Traditional neural networks for classification often aim to minimize empirical risk during training, such as the cross-entropy loss function. However, when training imbalanced data, the classification information that minority class samples can provide is limited due to the insufficient number of minority class samples. If empirical risk minimization is chosen as the optimization objective of model training, it causes model bias. Therefore, when conducting model training in this paper, we considered optimization objectives based on the Fisher criterion to solve the imbalanced data problem.

The Fisher criterion was proposed by R. A. Fisher in 1936 [36]. The basic idea of the Fisher criterion is to find a certain projection subspace in a feature space so that all feature points can have the best classification performance in that subspace. The basic principle of the Fisher criterion is shown in Figure 5.

Figure 5 shows the projection of a two-dimensional dataset onto a one-dimensional vector. By comparing different projection vectors ($W_1$ and $W_2$), it can be seen that the classification performance of the data samples after projection onto $W_1$ is better than that after projection onto $W_2$. It can also be seen that the basic idea of the Fisher criterion is that the results of a projection function should satisfy the following conditions: the between-class scatter after projection should be as large as possible and the within-class scatter should be as small as possible. In fact, the feature extraction network proposed in this paper can be regarded as a projection function, so the optimization objectives for training the network include the following two aspects:

• Within-class scatter.
  Considering that the problem studied in this paper is a binary classification problem and assuming that the two classes are ${\Omega }_1$ and ${\Omega }_2$, then $X^i=\left\{x_1^i,x_2^i,\dots ,x_{N_i}^i\right\}$ is the number of samples in class ${\Omega }_i$. So, the within-class scatter matrix of class ${\Omega }_i$ is as shown in Formula (4).

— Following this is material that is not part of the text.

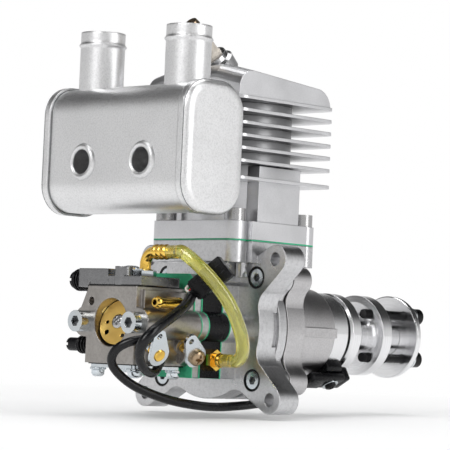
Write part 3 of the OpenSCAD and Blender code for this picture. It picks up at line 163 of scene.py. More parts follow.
# Heat-shrunk sleeve over the cable's last stretch, with narrowed ends and a slight waver
SLEEVE_START, SLEEVE_END = 21 * CABLE_STEPS, 27 * CABLE_STEPS - 2
SLEEVE_R = 2.15 * MM
NARROWED = 5
sleeve_line = cable_line[SLEEVE_START:SLEEVE_END]
sleeve = tube("cable_sleeve", sleeve_line, SLEEVE_R)
for i, point in enumerate(sleeve.data.splines[0].points):
    width = min(1.0, min(i, len(sleeve_line) - 1 - i) / NARROWED)
    point.radius *= 0.88 + 0.12 * width + 0.008 * math.sin(i * 0.9)
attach(sleeve, "engine")

# Pulse hose, held by a barb at each end
HOSE_R = 2.75 * MM
hose_points = [mm(*p) for p in (
    (17, -40, 28.4), (21.3, -40, 28.4), (24.5, -40, 28.3), (30, -38.2, 24.4), (34.2, -34, 18.8),
    (37.6, -29.5, 12.3), (39.4, -26, 6.2), (39.6, -22.5, 0.1), (38.4, -18.9, -5.4),
    (35.6, -16, -10.4), (32, -14.8, -12.9), (28.3, -14.75, -13.2), (24.4, -14.75, -13.2))]
hose = tube("hose_wall", smooth_line(hose_points, 10), HOSE_R, 32)
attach(hose, "engine")
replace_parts(hose, "pulse_hose")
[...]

  $$S_w^i=\frac{1}{N_i}\sum _{k=1}^{N_i}\left(x_k^i-m^i\right){\left(x_k^i-m^i\right)}^T$$

  (4)
  In (4), $m_i$ is the mean vector of ${\Omega }_i$. The overall within-class scatter matrix is as shown in Formula (5).

  $$S_w=S_w^1+S_w^2$$

  (5)
  The trace of $S_w$ is the overall within-class scatter of ${\Omega }_1$ and ${\Omega }_2$. Assuming that $S_w$ is a $M\times M$ matrix, $s_{ij}$ is the element of $S_w$ at row i and column j and $tr\left(S_w\right)$ represents the trace of $S_w$. The trace of $S_w$ is as shown in Formula (6).

  $$tr\left(S_w\right)=\sum _{i=1}^M{s}_{ii}$$

  (6)
• Between-class scatter.
  The between-class scatter matrix between ${\Omega }_1$ and ${\Omega }_2$ is as shown in Formula (7).

  $$S_b^{}=\left(m^1-m^2\right){\left(m^1-m^2\right)}^T$$

  (7)
  The trace of $S_b$ is the between-class scatter between ${\Omega }_1$ and ${\Omega }_2$.

After obtaining the within-class scatter and between-class scatter, these two values can be combined by division to form the loss function for training feature extraction networks in order to reach the objectives of minimizing within-class scatter and maximizing between-class scatter. The loss function for training the proposed feature extraction network is as shown in Formula (8).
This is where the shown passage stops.